If you eat food to keep your body alive, perhaps you've run into advertisements for this movie on shopping carts in supermarkets, and this crass blitz may seem to cheapen Anna's significance and scope, but really, it doesn't. "One cannot plow new fields in Siam overnight," explains the King to Anna. It is 1862, and despite a looming colonial influence, Siam still maintains its old ways. Anna, who has arrived with the shields of her British principles on maximum, seeks to enlighten the King's 58 children (borne by his 23 wives and 42 concubines, who have 10 more soon to be born) in the ways of the West, where, thanks to abolitionists like Abraham Lincoln (who sends the King a letter later in the film), slavery isn't tolerated anymore. To advance her notions, Anna gives the King's ornery son Prince Chulalongkorn (Keith Chin) a copy of Uncle Tom's Cabin, from which the boy initially shies away simply because it was written by a woman -- who is, to him, lesser than a man. Soon the King politely asks Anna to avoid using the book in her instruction. You can see what the courageous governess is up against.

What makes this film shine, however, is that it's not about taking sides. Both Leonowens and Mongkut have tricky personal issues to work out: He's not much into commitment, not even with his head wife; she's been avoiding the process of living her life since losing her husband two years earlier. When the trappings of their equally rich but incredibly disparate cultures come into play -- and do they ever, as "the British stench" wafts through in the form of Burmese death squads -- Anna and the King become polarized symbols, representing millions, drawn together by forces that will ultimately keep them apart.

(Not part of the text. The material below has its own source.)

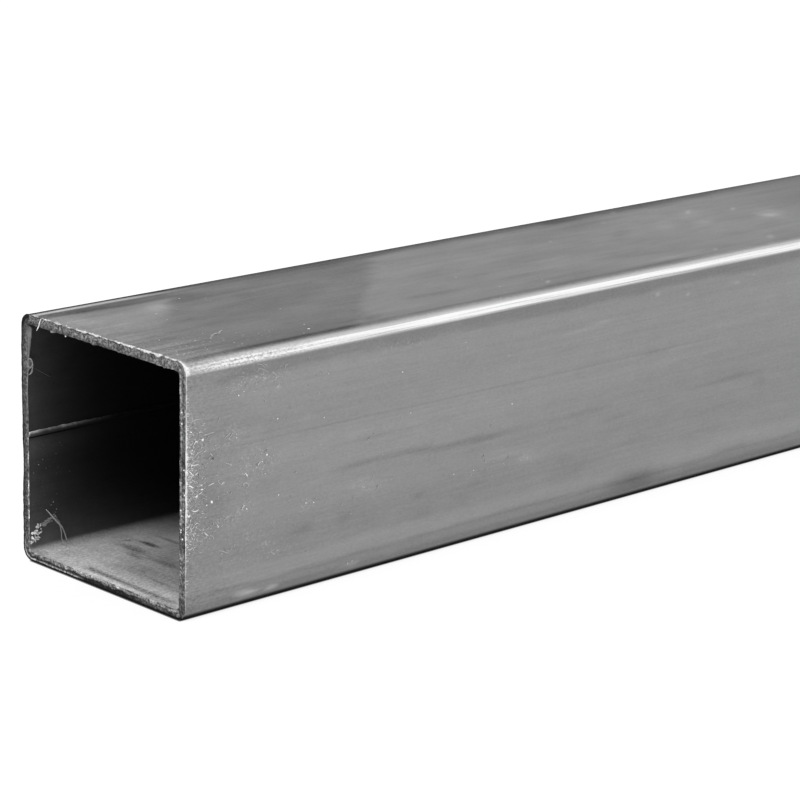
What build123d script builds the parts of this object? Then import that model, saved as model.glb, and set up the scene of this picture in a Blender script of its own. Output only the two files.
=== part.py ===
from build123d import *
import os

# A length of welded square steel tube, lying on one of its flat sides.
# Millimetres. X runs along the tube, Z is up. The origin is the middle of the
# underside, so the two sawn ends are at X = -length/2 and X = +length/2.

# ---- driving dimensions ----
outer_width = 40.0      # across the flats, both ways
wall = 1.5              # wall thickness of the flats
length = 1000.0         # sold length
outer_radius = 2.0      # outside corner radius
inner_radius = 0.8      # inside corner radius; the corners come out a little thicker
weld_height = 20.7      # height of the inside weld bead above the underside
weld_width = 0.8        # width of the bead where it stands on the wall
weld_proud = 0.35       # how far the bead stands off the inside of the wall

# ---- derived ----
inner_width = outer_width - 2 * wall
middle = outer_width / 2
inner_face = inner_width / 2          # inside of the wall that carries the seam
bead_sunk = 0.10                      # the bead's oval is buried this deep in the wall
bead_half_y = weld_proud + bead_sunk
# half height of the oval, so that it is weld_width wide where it leaves the wall
bead_half_z = (weld_width / 2) / (1 - (bead_sunk / bead_half_y) ** 2) ** 0.5

os.makedirs("parts", exist_ok=True)

with BuildPart() as square_tube:
    # the section, drawn at the near sawn end
    with BuildSketch(Plane.YZ.offset(-length / 2)):
        with Locations((0, middle)):
            # outside of the section: square with rolled corners
            RectangleRounded(outer_width, outer_width, outer_radius)
            # the open bore, with tighter corners
            RectangleRounded(inner_width, inner_width, inner_radius, mode=Mode.SUBTRACT)
        # the bead left along the seam, on the inside of the +Y wall
        with Locations((inner_face + bead_sunk, weld_height)):
            Ellipse(bead_half_y, bead_half_z)
    # the same section all along
    extrude(amount=length)

square_tube.part.label = "square_tube"
export_step(square_tube.part, "parts/square_tube.step")

print("volume mm3", round(square_tube.part.volume, 1))
print("mass kg at 7850 kg/m3", round(square_tube.part.volume * 7.85e-6, 4))
print("solids", len(square_tube.part.solids()), "faces", len(square_tube.part.faces()))
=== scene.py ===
import math
import random

import bmesh
import bpy
import numpy as np
from mathutils import Matrix, Vector


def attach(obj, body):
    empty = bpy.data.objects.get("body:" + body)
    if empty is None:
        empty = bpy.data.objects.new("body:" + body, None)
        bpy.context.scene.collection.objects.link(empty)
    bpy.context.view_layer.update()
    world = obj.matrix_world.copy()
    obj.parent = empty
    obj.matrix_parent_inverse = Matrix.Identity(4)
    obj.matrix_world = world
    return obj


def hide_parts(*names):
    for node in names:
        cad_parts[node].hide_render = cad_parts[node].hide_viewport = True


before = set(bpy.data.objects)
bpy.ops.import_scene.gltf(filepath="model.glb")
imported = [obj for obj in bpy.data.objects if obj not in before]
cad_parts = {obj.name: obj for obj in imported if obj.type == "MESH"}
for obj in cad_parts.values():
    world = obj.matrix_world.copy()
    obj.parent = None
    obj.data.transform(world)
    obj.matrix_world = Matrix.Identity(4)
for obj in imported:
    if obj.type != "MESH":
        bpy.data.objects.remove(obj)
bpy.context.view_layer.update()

scene = bpy.context.scene

# ---------------------------------------------------------------------------
# The tube's own sizes, in millimetres. The near sawn end is at X = -HALF.
# ---------------------------------------------------------------------------
WIDTH = 40.0
WALL = 1.5
HALF = 500.0
R_OUT = 2.0
R_IN = 0.8
BEAD_Z = 20.7        # height of the seam bead inside the +Y wall
BEAD_W = 0.8
BEAD_H = 0.35
MM = 0.001


# ---------------------------------------------------------------------------
# Seeded smooth noise for shaping the mesh
# ---------------------------------------------------------------------------
def _lattice(ix, iy, iz, seed):
    h = (ix * 374761393 + iy * 668265263 + iz * 1103515245 + seed * 1274126177) & 0xFFFFFFFF
    h = ((h ^ (h >> 13)) * 1274126177) & 0xFFFFFFFF
    h = h ^ (h >> 16)
    return h / 4294967295.0 * 2.0 - 1.0


def noise3(x, y, z, seed=0):
    x, y, z = np.broadcast_arrays(np.asarray(x, float), np.asarray(y, float), np.asarray(z, float))
    fx, fy, fz = np.floor(x), np.floor(y), np.floor(z)
    ix, iy, iz = fx.astype(np.int64), fy.astype(np.int64), fz.astype(np.int64)
    tx, ty, tz = x - fx, y - fy, z - fz
    sx, sy, sz = (t * t * t * (t * (t * 6 - 15) + 10) for t in (tx, ty, tz))
    out = 0.0
    for dx in (0, 1):
        for dy in (0, 1):
            for dz in (0, 1):
                w = (sx if dx else 1 - sx) * (sy if dy else 1 - sy) * (sz if dz else 1 - sz)
                out = out + w * _lattice(ix + dx, iy + dy, iz + dz, seed)
    return out


def fbm3(x, y, z, seed=0, octaves=3, gain=0.5):
    total, amp, norm = 0.0, 1.0, 0.0
    for k in range(octaves):
        f = 2.0 ** k
        total = total + amp * noise3(np.asarray(x) * f, np.asarray(y) * f, np.asarray(z) * f, seed + 17 * k)
        norm += amp
        amp *= gain
    return total / norm


def smooth(a, b, v):
    t = np.clip((np.asarray(v, float) - a) / (b - a), 0, 1)
    return t * t * (3 - 2 * t)


def between(v, a, b, soft):
    return smooth(a - soft, a + soft, v) * smooth(b + soft, b - soft, v)


def hump(v, c, w):
    return smooth(w, 0.0, np.abs(v - c))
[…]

Subplots abound in this lengthy and intricate film, including Anna's attachment to one of the King's adorable daughters, Princess Fa-Ying (Melissa Campbell), and the somewhat awkward presence of British arrogance in the form of Lord and Lady Bradley (Geoffrey Palmer and Ann Firbank) and the rather tactless Mycroft Kincaid (Bill Stewart), who lasciviously admires Mongkut's collection of women. There's also a menace brewing in the form of General Alak (Randall Duk Kim). Some of the most poignant work, however, comes from the King's new concubine, Tuptim (Bai Ling), whose devotion to her ex-beau Balat (Sean Ghazi) is monumentally moving.

Adding greatness is the dialogue, which is surprisingly adept and lyrical, often philosophically stirring. Writers Steve Meerson and Peter Krikes, whose earlier collaboration produced Star Trek IV: The Voyage Home, have transcribed Leonowens' diaries into a screenplay that often sounds like poetry. When Chulalongkorn asks why his father has chosen to humble him under the ministrations of the governess, Anna responds that the King simply wants what's best for the boy, and at the moment that includes her. When the child asks why, she kindly explains: "Most people do not see the world as it is -- they see it as they are." It's a simple moment, but it reveals much about the locked souls of the teacher and the monarch, who gradually evolve in the light of one another's presence.

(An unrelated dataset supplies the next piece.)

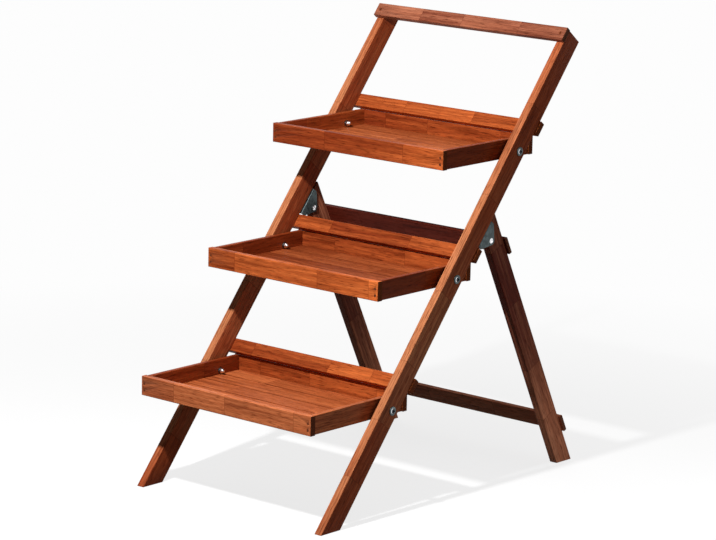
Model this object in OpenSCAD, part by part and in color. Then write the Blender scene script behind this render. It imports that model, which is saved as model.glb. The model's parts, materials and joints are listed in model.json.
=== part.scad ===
// Plant ladder stand: two leaning rails carry three tilting trays, and a hinged
// rear frame props them up. It folds flat: the rear frame swings in behind the
// rails, and each tray turns up about its two bolts.
// Millimetres. The front faces -Y, the floor is Z = 0, and the origin lies on the
// floor under the middle of the stand.

/* [Ladder rails] */
// Width over the outer faces of the two rails
frame_w = 500; // [420:5:640]
// Thickness of a rail, across the stand
rail_t = 18; // [15:0.5:22]
// Depth of a rail, from its front face to its rear face
rail_d = 44; // [40:1:50]
// Length of a rail's front face, from its toe to its square top end
rail_len = 1173; // [1080:1:1320]
// Lean of the rails back from upright, in degrees
lean = 38.8; // [35:0.1:41]
// Radius of the eased edges on all timber
edge_r = 1.5; // [0.5:0.25:2]

/* [Cross members] */
// Overhang of handle bar, battens and crosspieces past a rail's outer face
overhang = 2.5; // [0:0.5:6]
// Width of the handle bar along the rails
handle_w = 30.5; // [26:0.5:44]
// Thickness of the handle bar
handle_t = 11.5; // [10:0.5:20]
// Width of a batten along the rails
batten_w = 29.5; // [24:0.5:38]
// Thickness of a batten
batten_t = 12.5; // [8:0.5:14]

/* [Trays] */
// Depth of a tray, front to back
tray_d = 286; // [250:1:290]
// Height of a tray
tray_h = 39.5; // [38:0.5:48]
// Gap between a rail and the side of a tray
tray_gap = 7; // [5:0.5:10]
// Thickness of a tray's front and back boards
end_t = 14; // [12:0.5:16]
// Length of a tray's front and back boards past the outer faces of its side boards
end_over = 3; // [0:0.5:4]
// Thickness of a tray's side boards, which stand between the front and back boards
side_t = 10; // [8:0.5:12]
// Slats in the floor of a tray
slat_count = 5; // [4:1:6]
// Thickness of a slat
slat_t = 8; // [6:0.5:10]
// Gap between two slats
slat_gap = 2; // [1:0.5:4]
// Width of the rabbet that holds the slat ends
rabbet_w = 5; // [3:0.5:6]
// Thickness of the slat ends that lie in the rabbets
tongue_t = 5; // [4:0.5:6]

/* [Tray pivots] */
// Distance up the rail from its toe to the bottom tray's bolt
first_bolt = 293; // [270:1:340]
// Distance along the rail from one tray's bolt to the next
tray_pitch = 302; // [292:0.5:325]
// Depth of the bolts behind a rail's front face
bolt_in = 27; // [22:0.5:30]
// Distance from a tray's rear face forward to its bolts
bolt_to_rear = 71; // [66:1:78]
// Height of the bolts above the tray floor
bolt_rise = 8; // [8:0.5:13]
// Diameter of the pivot bolts
bolt_d = 6; // [5:0.5:7]
// Diameter of a bolt head
bolt_head_d = 11; // [9:0.5:13]
// Height of a bolt head
bolt_head_h = 3.3; // [2.5:0.1:4.5]
// Width across the flats of the socket in a bolt head
socket_af = 4; // [3:0.5:5]
// Diameter of the washer under a bolt head
washer_d = 18; // [14:0.5:20]
// Diameter of the spacer between rail and tray
spacer_d = 14; // [12:0.5:18]
// Diameter of the washer under a cap nut
nut_washer_d = 12.5; // [11.5:0.5:14]
// Thickness of the washers
washer_t = 1.6; // [1:0.1:2]
// Width across the flats of a cap nut
nut_af = 10; // [9:0.5:11]
// Height of the hexagon of a cap nut
nut_hex_h = 5; // [4:0.5:6]
// Height of a cap nut over its dome
nut_h = 9.5; // [9:0.5:12]

/* [Rear frame] */
// Depth of a rear leg, front to back
leg_d = 44; // [38:1:50]
// Thickness of a rear leg
leg_t = 18; // [14:0.5:20]
// Angle of the rear legs from upright when open, in degrees
splay = 26.4; // [22:0.1:32]
// Distance from the rails' rear faces back to the hinge pin
hinge_off = 26.5; // [24:0.5:32]
// Distance from a leg's front edge back to the hinge pin
hinge_in = 9; // [8:0.5:14]
// Width of the two crosspieces
cross_w = 38; // [34:1:55]
// Thickness of the two crosspieces
cross_t = 8.5; // [6:0.5:12]
// Distance down the leg from the hinge pin to the upper crosspiece
upper_cross_drop = 19.5; // [12:0.5:60]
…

Anna and the King is a grand entertainment in the old-fashioned sense, but it's also a valuable -- and easily accessible -- document for our own age, in which cultures bleed into one another with an even more feverish intensity. It's a portrait of courage and hope against incredible odds, summed up perfectly by Foster during a scientific experiment she presents for the children. "The one way to achieve the impossible," she explains to her rapt audience as an egg is sucked by a vacuum into a bottle, "is to change the climate."